Wednesday, December 21, 2011

Wilson & Dobbelaere's "A Time to Chant": Book Review

I didn't expect such an engrossing, engaging sociological survey of British "votaries" of this Buddhist self-actualizing, libertarian-tinged, socially aware and creatively populated movement. These two professors interviewed hundreds of Soka Gakkai ("value-creation society") members around 1990, and they place SG within a response to a secularized Britain and a post-Christian ethos based on not an externally imposed system of moral codes but an emerging commitment to personal responsibility and communal action in peace studies, the environment, and global harmony. While for some critics this has smacked of a personality cult and an eerie Japanese export, Bryan Wilson (Oxford) and Karel Dobbelaere (Louvain/Leuven) argue that SG represents a reasonable reaction to an era when Christian morality emphasizing delayed gratification and an ascetic work ethic has been replaced by a consuming culture encouraging rapid fulfillment and "psychic liberation" from guilt and sin.

Nichiren Buddhism, defined as a "permissive, optimistic, and positively oriented religion," (33) takes its impetus from a thirteenth-century reformer who challenged the emerging feudal system. (See my review of Daniel Montgomery's "Fire in the Lotus" for more context.) Some of its followers, in the 1930s, began a lay-led society that eventually, by the time of this book in 1990-91, broke with their sponsoring Japanese priesthood in a controversial schism. An appendix explores the ramifications of this split, and the writers compare it usefully to the Protestant Reformation and modernizing tendencies. What they have in common is a move towards lay control, and less ritual and authority placed in a hierarchy. 


Of course, a system of local and global leadership is the reason for SG International. Therefore, part of the interest in the interviews transcribed and the data arrayed is to see how SGI members in Britain gravitated, all being converts, to a situation where their own libertarian, generally anti-authoritarian outlooks fit into a democratic system based on local circles of "votaries" who then serve their own structured system for mutual support and globalized goals of reform. It may reflect my own bias, but I would have liked more investigation of how a membership composed of those intellectuals, creative types, self-employed, artists and fringe occupations found a congenial mix of a self-motivated chanting and D.I.Y approach to morality within a structured, communal, and mutual-support society stressing cooperation.

Wilson and Dobbelaere separately contributed essays to a subsequent collection of essays, "Global Citizens," [see my review] and these can be consulted for more of their scholarship on this intriguing movement. "A Time to Chant" due to its depth allows a more nuanced examination of SGI, however, and some of the questions that I had when reading their essays in "Global Citizens" are better answered in "A Time." That is, I wondered how chanting for goods or success aligned with altruism or less-selfish or individualized goals, and the interviews and data included here examine this topic.

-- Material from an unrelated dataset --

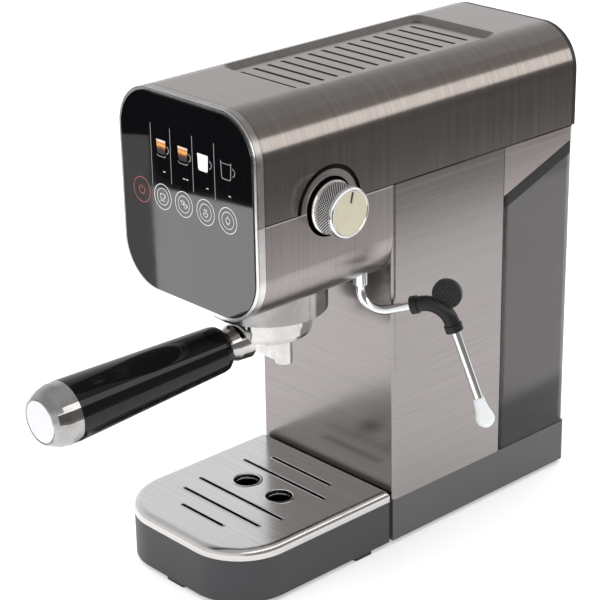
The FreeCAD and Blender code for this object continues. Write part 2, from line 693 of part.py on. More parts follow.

It may or may not be the fault of this book, but I remain hazy on how traditional Buddhist ideals of letting go of goods and attachments square off against SGI's encouragement of using chanting to generate goods as part of its acceptable goals, but I understand somewhat better the process of how chanting works to spark action, from these interviews. (One note: nearly none of those responding had exposure to other Buddhist practices before SGI, so useful research here as of 1990 was not truly possible.) Chanting, the scholars propose, may serve adherents as a means and an end, that is, those who attribute the fulfillment of their goals to the practice that is at the heart of SGI (and the larger Nichiren Buddhist approach) may express the dual methods of "self-examination and self-help" (186) at the core of the daily practice.

Naturally, the self-selecting limits of such a study, based on a list of members, is itself a predicament, for those responding tend (90%) to be regular practitioners. But even here, the professors take pains to share the honest answers of the few dissidents and skeptics that they can glean, as they seek to make this study the best it can be. Granted the boundaries of this report, its introduction provides a great overview of the organization's history and background, and its conclusion (however briefly) places SGI within countercultural and secularizing trends that in the two subsequent decades have rapidly accelerated in much of our society.